▶ THE EXERCISE
Give every line of the material again, exactly as written.

▶ AVAILABLE DATA
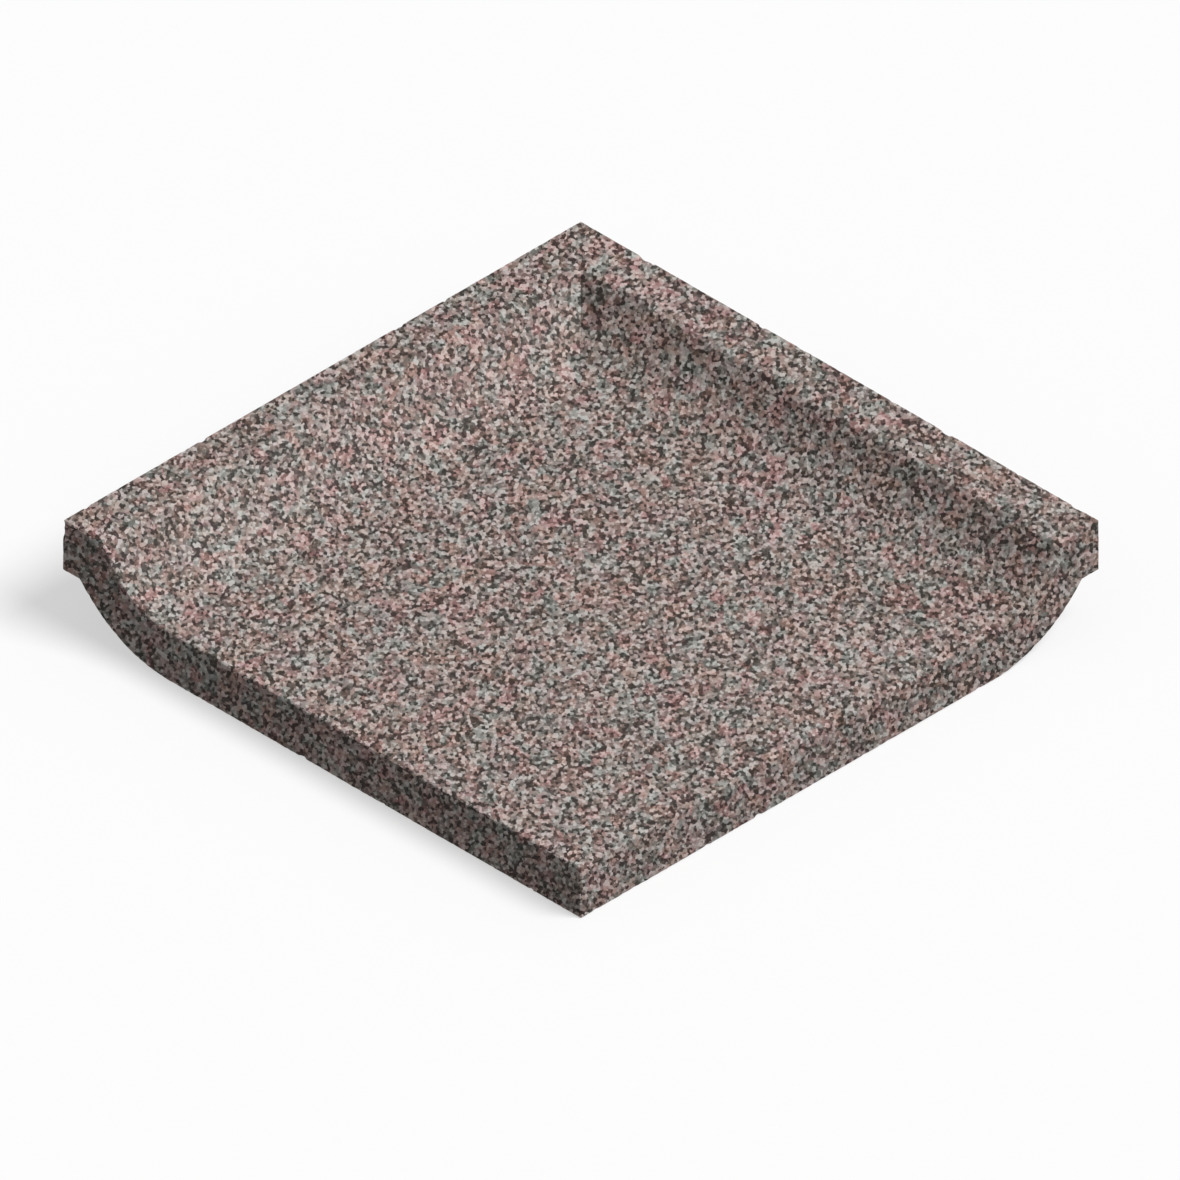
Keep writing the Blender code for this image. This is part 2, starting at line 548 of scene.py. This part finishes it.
FLOOR_SHADE = (178, 178, 178)
FLOOR_ROUGHNESS = 0.9
FLOOR_GLOW = 0.53
FLOOR_REACH = 150.0
floor_mesh = bpy.data.meshes.new("studio_floor")
corners = [(x * FLOOR_REACH, y * FLOOR_REACH, 0.0) for x, y in ((-1, -1), (1, -1), (1, 1), (-1, 1))]
floor_mesh.from_pydata(corners, [], [(0, 1, 2, 3)])
studio_floor = bpy.data.objects.new("studio_floor", floor_mesh)
bpy.context.scene.collection.objects.link(studio_floor)
floor_paint = bpy.data.materials.new("pale_floor")
floor_paint.use_nodes = True
floor_finish = floor_paint.node_tree.nodes["Principled BSDF"]
floor_finish.inputs["Base Color"].default_value = linear(FLOOR_SHADE)
floor_finish.inputs["Roughness"].default_value = FLOOR_ROUGHNESS
floor_finish.inputs["Specular IOR Level"].default_value = 0.0
floor_finish.inputs["Emission Color"].default_value = (1.0, 1.0, 1.0, 1.0)
floor_finish.inputs["Emission Strength"].default_value = FLOOR_GLOW
floor_mesh.materials.append(floor_paint)
studio_floor.visible_diffuse = False
studio_floor.visible_glossy = False


# ---------------------------------------------------------------------------------------------
# Soft studio light: an even sky, and one broad lamp high on the right, a little to the viewer's
# side of the slab. It lights the slopes that face right and leaves those that face left dark.
# Where the view goes past the table, the backdrop is as bright as the table.

SKY_STRENGTH = 0.28
LAMP_STRENGTH = 0.895
LAMP_BREADTH = math.radians(30.0)
TOWARDS_LAMP = Vector((0.47, 0.20, 0.72))
TABLE_LIGHT = SKY_STRENGTH + LAMP_STRENGTH * TOWARDS_LAMP.normalized().z
BACKDROP_STRENGTH = FLOOR_GLOW + linear(FLOOR_SHADE)[0] * TABLE_LIGHT
sky = bpy.data.worlds.new("studio_sky")
sky.use_nodes = True
backdrop = sky.node_tree.nodes["Background"]
backdrop.inputs["Color"].default_value = (1.0, 1.0, 1.0, 1.0)
looked_at = Number(add_node(sky.node_tree, "ShaderNodeLightPath").outputs["Is Camera Ray"])
feed(backdrop.inputs["Strength"], choose(looked_at, BACKDROP_STRENGTH, SKY_STRENGTH))
bpy.context.scene.world = sky
lamp_light = bpy.data.lights.new("studio_lamp", "SUN")
lamp_light.energy = LAMP_STRENGTH * math.pi
lamp_light.angle = LAMP_BREADTH
lamp = bpy.data.objects.new("studio_lamp", lamp_light)
lamp.rotation_euler = TOWARDS_LAMP.to_track_quat("Z", "Y").to_euler()
bpy.context.scene.collection.objects.link(lamp)


# ---------------------------------------------------------------------------------------------
# The viewer: a parallel, isometric view over the open corner, with the mitred corner at the back.

VIEW_TURN = math.radians(45.0)
VIEW_RISE = math.asin(1.0 / math.sqrt(3.0))
VIEW_WIDTH = 1.544
VIEW_DISTANCE = 25.0
AIM_RIGHT = 0.012
AIM_DOWN = 0.0265
towards_viewer = Vector(
    (
        math.sin(VIEW_TURN) * math.cos(VIEW_RISE),
        -math.cos(VIEW_TURN) * math.cos(VIEW_RISE),
        math.sin(VIEW_RISE),
    )
)
rightwards = Vector((math.cos(VIEW_TURN), math.sin(VIEW_TURN), 0.0))
upwards = towards_viewer.cross(rightwards)
middle = (Vector(slab_low) + Vector(slab_high)) / 2
aim = middle + AIM_RIGHT * rightwards - AIM_DOWN * upwards
camera_data = bpy.data.cameras.new("viewer")
camera_data.type = "ORTHO"
camera_data.ortho_scale = VIEW_WIDTH
camera_data.clip_end = 4.0 * FLOOR_REACH
camera = bpy.data.objects.new("viewer", camera_data)
camera.location = aim + VIEW_DISTANCE * towards_viewer
camera.rotation_euler = towards_viewer.to_track_quat("Z", "Y").to_euler()
bpy.context.scene.collection.objects.link(camera)
bpy.context.scene.camera = camera
bpy.context.scene.view_settings.view_transform = "Standard"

▶ EXERCISE OUTPUT
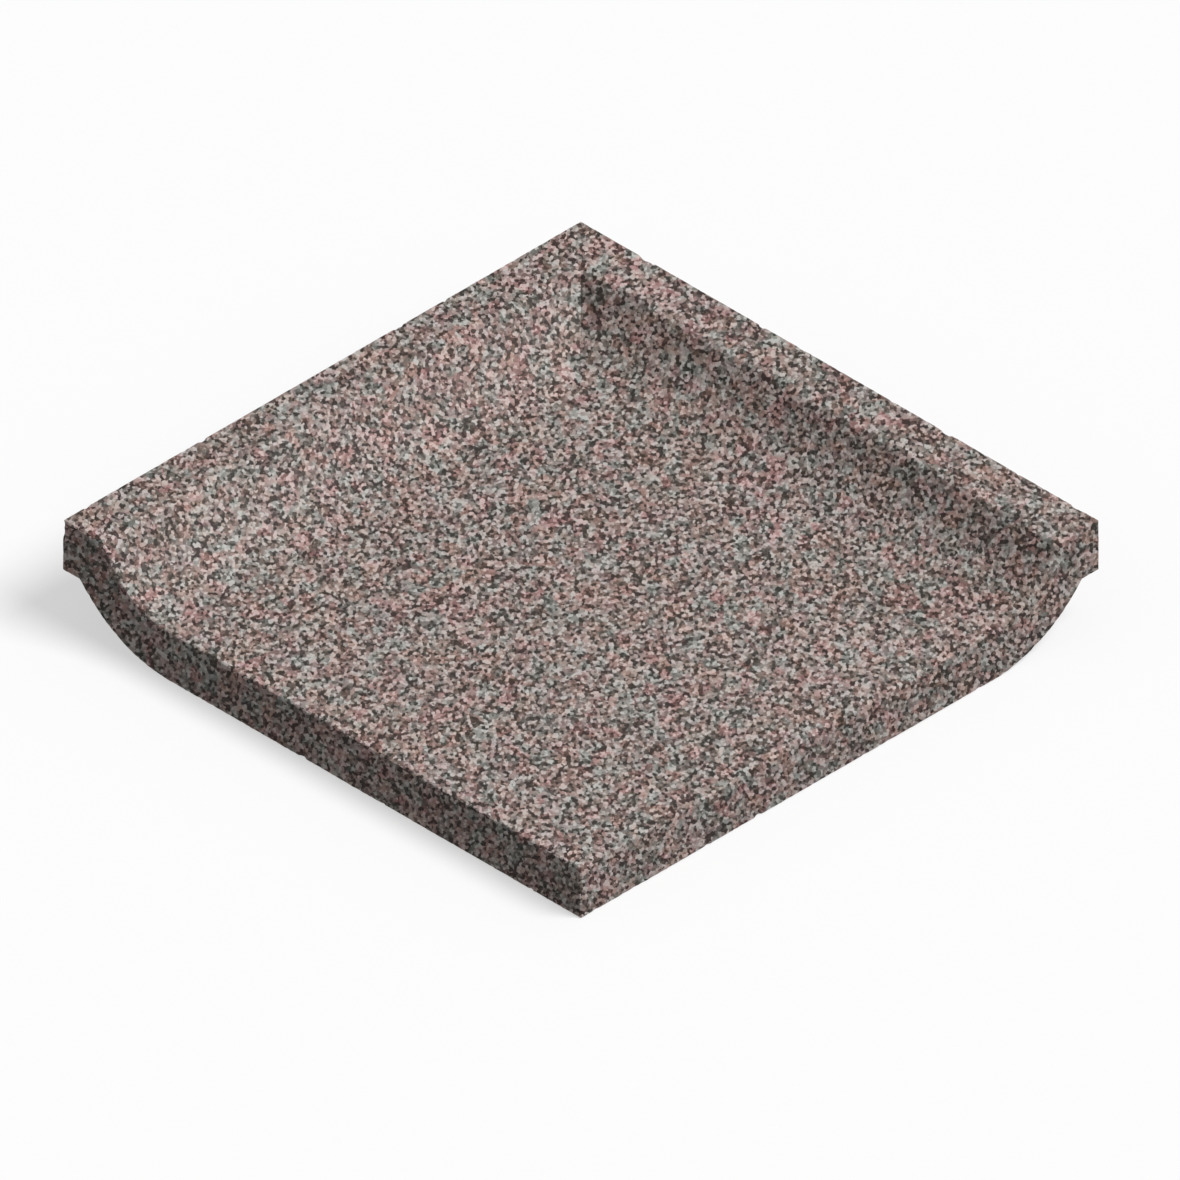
Keep writing the Blender code for this image. This is part 2, starting at line 548 of scene.py. This part finishes it.
FLOOR_SHADE = (178, 178, 178)
FLOOR_ROUGHNESS = 0.9
FLOOR_GLOW = 0.53
FLOOR_REACH = 150.0
floor_mesh = bpy.data.meshes.new("studio_floor")
corners = [(x * FLOOR_REACH, y * FLOOR_REACH, 0.0) for x, y in ((-1, -1), (1, -1), (1, 1), (-1, 1))]
floor_mesh.from_pydata(corners, [], [(0, 1, 2, 3)])
studio_floor = bpy.data.objects.new("studio_floor", floor_mesh)
bpy.context.scene.collection.objects.link(studio_floor)
floor_paint = bpy.data.materials.new("pale_floor")
floor_paint.use_nodes = True
floor_finish = floor_paint.node_tree.nodes["Principled BSDF"]
floor_finish.inputs["Base Color"].default_value = linear(FLOOR_SHADE)
floor_finish.inputs["Roughness"].default_value = FLOOR_ROUGHNESS
floor_finish.inputs["Specular IOR Level"].default_value = 0.0
floor_finish.inputs["Emission Color"].default_value = (1.0, 1.0, 1.0, 1.0)
floor_finish.inputs["Emission Strength"].default_value = FLOOR_GLOW
floor_mesh.materials.append(floor_paint)
studio_floor.visible_diffuse = False
studio_floor.visible_glossy = False


# ---------------------------------------------------------------------------------------------
# Soft studio light: an even sky, and one broad lamp high on the right, a little to the viewer's
# side of the slab. It lights the slopes that face right and leaves those that face left dark.
# Where the view goes past the table, the backdrop is as bright as the table.

SKY_STRENGTH = 0.28
LAMP_STRENGTH = 0.895
LAMP_BREADTH = math.radians(30.0)
TOWARDS_LAMP = Vector((0.47, 0.20, 0.72))
TABLE_LIGHT = SKY_STRENGTH + LAMP_STRENGTH * TOWARDS_LAMP.normalized().z
BACKDROP_STRENGTH = FLOOR_GLOW + linear(FLOOR_SHADE)[0] * TABLE_LIGHT
sky = bpy.data.worlds.new("studio_sky")
sky.use_nodes = True
backdrop = sky.node_tree.nodes["Background"]
backdrop.inputs["Color"].default_value = (1.0, 1.0, 1.0, 1.0)
looked_at = Number(add_node(sky.node_tree, "ShaderNodeLightPath").outputs["Is Camera Ray"])
feed(backdrop.inputs["Strength"], choose(looked_at, BACKDROP_STRENGTH, SKY_STRENGTH))
bpy.context.scene.world = sky
lamp_light = bpy.data.lights.new("studio_lamp", "SUN")
lamp_light.energy = LAMP_STRENGTH * math.pi
lamp_light.angle = LAMP_BREADTH
lamp = bpy.data.objects.new("studio_lamp", lamp_light)
lamp.rotation_euler = TOWARDS_LAMP.to_track_quat("Z", "Y").to_euler()
bpy.context.scene.collection.objects.link(lamp)


# ---------------------------------------------------------------------------------------------
# The viewer: a parallel, isometric view over the open corner, with the mitred corner at the back.

VIEW_TURN = math.radians(45.0)
VIEW_RISE = math.asin(1.0 / math.sqrt(3.0))
VIEW_WIDTH = 1.544
VIEW_DISTANCE = 25.0
AIM_RIGHT = 0.012
AIM_DOWN = 0.0265
towards_viewer = Vector(
    (
        math.sin(VIEW_TURN) * math.cos(VIEW_RISE),
        -math.cos(VIEW_TURN) * math.cos(VIEW_RISE),
        math.sin(VIEW_RISE),
    )
)
rightwards = Vector((math.cos(VIEW_TURN), math.sin(VIEW_TURN), 0.0))
upwards = towards_viewer.cross(rightwards)
middle = (Vector(slab_low) + Vector(slab_high)) / 2
aim = middle + AIM_RIGHT * rightwards - AIM_DOWN * upwards
camera_data = bpy.data.cameras.new("viewer")
camera_data.type = "ORTHO"
camera_data.ortho_scale = VIEW_WIDTH
camera_data.clip_end = 4.0 * FLOOR_REACH
camera = bpy.data.objects.new("viewer", camera_data)
camera.location = aim + VIEW_DISTANCE * towards_viewer
camera.rotation_euler = towards_viewer.to_track_quat("Z", "Y").to_euler()
bpy.context.scene.collection.objects.link(camera)
bpy.context.scene.camera = camera
bpy.context.scene.view_settings.view_transform = "Standard"